→ **What you need to do**:
Find and return each line containing "this".

→ **Input records**:

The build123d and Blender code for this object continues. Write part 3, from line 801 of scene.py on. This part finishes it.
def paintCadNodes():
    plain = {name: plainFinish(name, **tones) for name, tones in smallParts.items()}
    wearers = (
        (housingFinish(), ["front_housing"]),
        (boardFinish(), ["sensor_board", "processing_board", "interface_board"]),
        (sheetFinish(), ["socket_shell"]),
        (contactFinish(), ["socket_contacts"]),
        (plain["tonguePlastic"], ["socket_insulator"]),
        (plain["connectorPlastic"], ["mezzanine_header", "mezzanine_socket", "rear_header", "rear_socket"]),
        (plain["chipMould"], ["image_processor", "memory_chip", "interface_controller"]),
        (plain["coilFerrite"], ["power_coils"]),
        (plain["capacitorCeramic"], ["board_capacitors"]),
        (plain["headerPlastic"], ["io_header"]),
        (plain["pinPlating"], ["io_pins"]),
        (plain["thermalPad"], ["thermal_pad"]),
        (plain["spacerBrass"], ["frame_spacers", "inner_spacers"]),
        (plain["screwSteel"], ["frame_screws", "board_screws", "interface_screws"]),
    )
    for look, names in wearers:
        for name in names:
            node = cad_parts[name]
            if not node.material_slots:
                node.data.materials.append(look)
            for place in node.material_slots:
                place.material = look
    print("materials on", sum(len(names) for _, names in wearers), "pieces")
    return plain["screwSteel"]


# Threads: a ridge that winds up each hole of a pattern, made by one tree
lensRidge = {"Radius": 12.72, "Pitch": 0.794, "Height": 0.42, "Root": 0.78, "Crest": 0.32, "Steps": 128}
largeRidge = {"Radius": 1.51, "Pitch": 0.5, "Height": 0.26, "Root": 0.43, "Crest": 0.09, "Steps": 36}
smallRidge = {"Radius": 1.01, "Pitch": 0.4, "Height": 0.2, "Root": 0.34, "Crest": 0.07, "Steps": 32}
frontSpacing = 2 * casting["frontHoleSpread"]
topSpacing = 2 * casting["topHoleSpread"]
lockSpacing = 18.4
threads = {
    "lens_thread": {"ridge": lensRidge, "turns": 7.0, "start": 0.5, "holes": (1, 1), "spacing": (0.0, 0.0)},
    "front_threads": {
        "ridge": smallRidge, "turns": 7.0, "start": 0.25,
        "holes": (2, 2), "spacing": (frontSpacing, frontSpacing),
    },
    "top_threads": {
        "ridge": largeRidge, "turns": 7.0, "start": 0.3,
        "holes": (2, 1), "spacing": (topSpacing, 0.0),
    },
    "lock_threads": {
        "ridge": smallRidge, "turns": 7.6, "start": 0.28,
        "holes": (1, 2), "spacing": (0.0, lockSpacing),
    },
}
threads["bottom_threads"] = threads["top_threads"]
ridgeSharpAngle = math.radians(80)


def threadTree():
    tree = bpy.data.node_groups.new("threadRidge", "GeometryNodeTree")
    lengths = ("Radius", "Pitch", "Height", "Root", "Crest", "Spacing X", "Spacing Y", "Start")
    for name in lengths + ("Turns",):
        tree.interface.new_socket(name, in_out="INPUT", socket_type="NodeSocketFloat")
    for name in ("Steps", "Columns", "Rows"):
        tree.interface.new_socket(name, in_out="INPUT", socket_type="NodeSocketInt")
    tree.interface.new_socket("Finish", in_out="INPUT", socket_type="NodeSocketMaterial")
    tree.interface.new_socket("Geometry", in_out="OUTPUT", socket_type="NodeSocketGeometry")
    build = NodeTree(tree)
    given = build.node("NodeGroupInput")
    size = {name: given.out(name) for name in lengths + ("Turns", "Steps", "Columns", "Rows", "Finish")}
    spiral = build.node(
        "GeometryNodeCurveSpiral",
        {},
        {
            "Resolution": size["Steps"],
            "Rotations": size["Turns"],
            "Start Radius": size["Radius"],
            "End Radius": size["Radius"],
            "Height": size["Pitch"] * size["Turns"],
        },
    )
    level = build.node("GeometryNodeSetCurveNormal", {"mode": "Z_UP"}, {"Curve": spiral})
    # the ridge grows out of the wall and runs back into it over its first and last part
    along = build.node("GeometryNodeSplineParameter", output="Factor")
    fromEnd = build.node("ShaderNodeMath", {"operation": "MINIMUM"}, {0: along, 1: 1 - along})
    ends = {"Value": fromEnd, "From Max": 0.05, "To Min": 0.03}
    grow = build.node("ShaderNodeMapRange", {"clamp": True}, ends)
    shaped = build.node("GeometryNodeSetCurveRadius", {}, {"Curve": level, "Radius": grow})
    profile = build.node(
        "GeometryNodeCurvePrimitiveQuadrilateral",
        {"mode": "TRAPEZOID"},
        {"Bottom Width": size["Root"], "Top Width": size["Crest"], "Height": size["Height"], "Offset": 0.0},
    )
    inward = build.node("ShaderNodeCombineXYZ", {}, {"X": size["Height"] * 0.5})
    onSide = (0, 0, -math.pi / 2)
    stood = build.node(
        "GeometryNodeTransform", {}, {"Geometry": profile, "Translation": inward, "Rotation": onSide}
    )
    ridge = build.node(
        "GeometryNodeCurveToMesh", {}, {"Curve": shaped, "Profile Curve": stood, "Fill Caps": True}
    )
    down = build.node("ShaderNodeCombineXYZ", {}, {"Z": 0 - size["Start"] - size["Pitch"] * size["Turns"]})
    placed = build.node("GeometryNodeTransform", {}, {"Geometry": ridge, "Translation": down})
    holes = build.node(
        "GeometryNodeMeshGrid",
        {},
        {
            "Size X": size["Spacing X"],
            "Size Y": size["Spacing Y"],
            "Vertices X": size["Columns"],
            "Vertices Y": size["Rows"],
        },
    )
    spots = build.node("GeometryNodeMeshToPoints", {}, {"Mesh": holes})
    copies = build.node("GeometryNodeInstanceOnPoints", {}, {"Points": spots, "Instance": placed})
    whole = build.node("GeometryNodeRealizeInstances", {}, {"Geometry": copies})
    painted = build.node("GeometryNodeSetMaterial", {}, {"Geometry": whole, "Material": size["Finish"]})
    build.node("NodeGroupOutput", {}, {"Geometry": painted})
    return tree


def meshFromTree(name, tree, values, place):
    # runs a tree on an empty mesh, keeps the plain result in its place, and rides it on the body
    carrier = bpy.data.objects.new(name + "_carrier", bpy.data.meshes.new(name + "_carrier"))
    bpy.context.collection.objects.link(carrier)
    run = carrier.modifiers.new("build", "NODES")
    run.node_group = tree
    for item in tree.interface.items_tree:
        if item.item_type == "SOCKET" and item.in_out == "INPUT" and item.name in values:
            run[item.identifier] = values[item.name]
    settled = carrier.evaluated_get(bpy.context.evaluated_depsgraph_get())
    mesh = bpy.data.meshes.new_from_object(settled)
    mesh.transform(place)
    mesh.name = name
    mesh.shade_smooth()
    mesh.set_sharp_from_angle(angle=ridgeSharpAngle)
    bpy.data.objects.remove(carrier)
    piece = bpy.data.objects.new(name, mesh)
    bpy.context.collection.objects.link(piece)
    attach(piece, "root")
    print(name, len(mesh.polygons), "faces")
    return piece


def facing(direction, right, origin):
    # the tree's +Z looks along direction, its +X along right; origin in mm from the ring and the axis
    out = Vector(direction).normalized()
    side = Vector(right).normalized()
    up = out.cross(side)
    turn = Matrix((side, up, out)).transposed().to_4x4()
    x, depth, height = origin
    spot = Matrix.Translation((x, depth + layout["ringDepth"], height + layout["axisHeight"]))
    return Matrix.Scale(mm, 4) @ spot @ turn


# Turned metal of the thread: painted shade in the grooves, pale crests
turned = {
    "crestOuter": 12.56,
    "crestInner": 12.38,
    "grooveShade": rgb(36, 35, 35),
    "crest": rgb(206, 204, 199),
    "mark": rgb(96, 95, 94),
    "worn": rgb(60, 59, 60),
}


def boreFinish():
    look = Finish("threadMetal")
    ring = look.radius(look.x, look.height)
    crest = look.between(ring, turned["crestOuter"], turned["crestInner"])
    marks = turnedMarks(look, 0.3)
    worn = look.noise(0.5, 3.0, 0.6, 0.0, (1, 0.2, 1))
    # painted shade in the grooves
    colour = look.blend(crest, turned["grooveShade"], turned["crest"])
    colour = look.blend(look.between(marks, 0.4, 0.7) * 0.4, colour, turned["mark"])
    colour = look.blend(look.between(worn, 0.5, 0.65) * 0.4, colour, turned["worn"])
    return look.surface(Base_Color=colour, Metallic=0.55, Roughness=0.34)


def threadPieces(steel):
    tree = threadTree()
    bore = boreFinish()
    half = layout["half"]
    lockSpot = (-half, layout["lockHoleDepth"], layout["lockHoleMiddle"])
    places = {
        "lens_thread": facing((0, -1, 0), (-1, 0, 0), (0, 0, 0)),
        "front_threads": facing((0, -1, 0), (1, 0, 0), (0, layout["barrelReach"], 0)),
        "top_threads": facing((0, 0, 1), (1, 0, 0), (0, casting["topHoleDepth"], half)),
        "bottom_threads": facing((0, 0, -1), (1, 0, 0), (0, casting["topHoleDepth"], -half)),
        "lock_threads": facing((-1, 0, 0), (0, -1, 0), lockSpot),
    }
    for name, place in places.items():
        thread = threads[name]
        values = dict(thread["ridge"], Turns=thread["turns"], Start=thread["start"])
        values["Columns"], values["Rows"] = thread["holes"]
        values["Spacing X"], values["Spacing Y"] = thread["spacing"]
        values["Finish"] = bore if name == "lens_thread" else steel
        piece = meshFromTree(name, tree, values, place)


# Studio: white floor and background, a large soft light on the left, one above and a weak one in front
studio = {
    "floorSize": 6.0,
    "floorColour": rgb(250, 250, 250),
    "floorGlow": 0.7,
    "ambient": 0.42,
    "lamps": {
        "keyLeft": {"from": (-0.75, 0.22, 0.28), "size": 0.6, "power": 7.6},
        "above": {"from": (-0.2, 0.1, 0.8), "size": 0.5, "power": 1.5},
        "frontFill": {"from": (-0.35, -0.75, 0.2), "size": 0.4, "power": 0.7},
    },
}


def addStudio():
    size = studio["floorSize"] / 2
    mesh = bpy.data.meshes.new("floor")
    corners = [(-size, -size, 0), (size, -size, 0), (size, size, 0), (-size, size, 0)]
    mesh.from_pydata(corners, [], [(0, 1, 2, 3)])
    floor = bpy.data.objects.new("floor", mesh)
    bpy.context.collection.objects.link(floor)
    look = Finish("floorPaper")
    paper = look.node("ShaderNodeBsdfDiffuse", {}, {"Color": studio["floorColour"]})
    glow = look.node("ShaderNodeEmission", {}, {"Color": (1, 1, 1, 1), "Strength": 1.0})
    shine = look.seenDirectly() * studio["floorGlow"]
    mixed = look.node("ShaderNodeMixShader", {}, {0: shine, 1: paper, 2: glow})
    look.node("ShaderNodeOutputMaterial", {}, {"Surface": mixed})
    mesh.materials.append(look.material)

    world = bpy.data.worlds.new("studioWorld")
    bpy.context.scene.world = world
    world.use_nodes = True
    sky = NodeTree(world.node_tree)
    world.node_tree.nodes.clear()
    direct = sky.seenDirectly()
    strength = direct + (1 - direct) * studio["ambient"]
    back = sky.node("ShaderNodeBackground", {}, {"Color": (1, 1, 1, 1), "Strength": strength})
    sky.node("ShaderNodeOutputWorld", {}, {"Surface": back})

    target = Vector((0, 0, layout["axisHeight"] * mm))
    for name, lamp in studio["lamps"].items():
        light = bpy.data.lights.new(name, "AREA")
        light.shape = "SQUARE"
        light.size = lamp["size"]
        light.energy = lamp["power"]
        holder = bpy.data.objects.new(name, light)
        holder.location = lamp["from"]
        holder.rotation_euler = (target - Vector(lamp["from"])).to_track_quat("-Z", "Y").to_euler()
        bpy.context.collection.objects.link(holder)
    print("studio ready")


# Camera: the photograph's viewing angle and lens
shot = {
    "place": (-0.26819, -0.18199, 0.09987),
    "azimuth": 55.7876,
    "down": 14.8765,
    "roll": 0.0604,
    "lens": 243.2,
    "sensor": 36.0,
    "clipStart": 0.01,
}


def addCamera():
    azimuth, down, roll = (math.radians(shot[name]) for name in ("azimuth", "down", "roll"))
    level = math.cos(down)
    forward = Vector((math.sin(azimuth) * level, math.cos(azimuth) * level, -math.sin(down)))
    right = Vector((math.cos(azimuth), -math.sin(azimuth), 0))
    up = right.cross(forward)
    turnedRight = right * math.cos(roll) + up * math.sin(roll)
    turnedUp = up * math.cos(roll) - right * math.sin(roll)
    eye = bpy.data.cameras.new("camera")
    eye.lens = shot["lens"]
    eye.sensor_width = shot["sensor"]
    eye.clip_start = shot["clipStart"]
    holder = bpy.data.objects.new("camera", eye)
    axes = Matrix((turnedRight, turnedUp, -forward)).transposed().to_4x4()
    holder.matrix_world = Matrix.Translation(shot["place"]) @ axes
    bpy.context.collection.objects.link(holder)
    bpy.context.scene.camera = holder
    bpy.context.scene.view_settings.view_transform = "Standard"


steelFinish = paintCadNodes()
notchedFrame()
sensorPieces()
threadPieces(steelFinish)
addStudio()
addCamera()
* * *
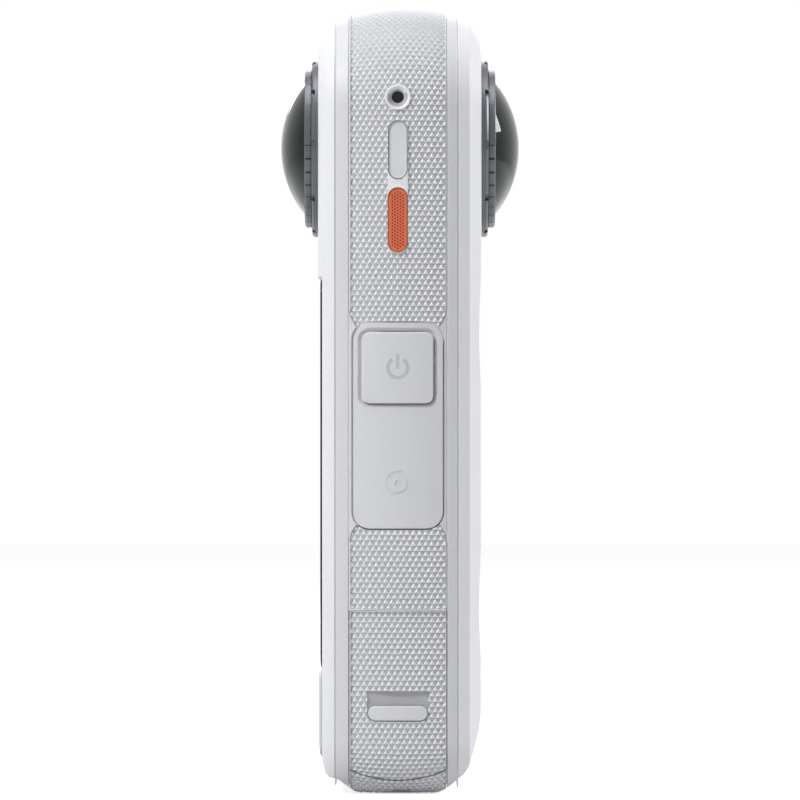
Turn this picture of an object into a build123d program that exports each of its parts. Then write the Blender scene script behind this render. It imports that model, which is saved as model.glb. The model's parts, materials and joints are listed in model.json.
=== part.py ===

→ **Written answer**:
The build123d and Blender code for this object continues. Write part 3, from line 801 of scene.py on. This part finishes it.
Turn this picture of an object into a build123d program that exports each of its parts. Then write the Blender scene script behind this render. It imports that model, which is saved as model.glb. The model's parts, materials and joints are listed in model.json.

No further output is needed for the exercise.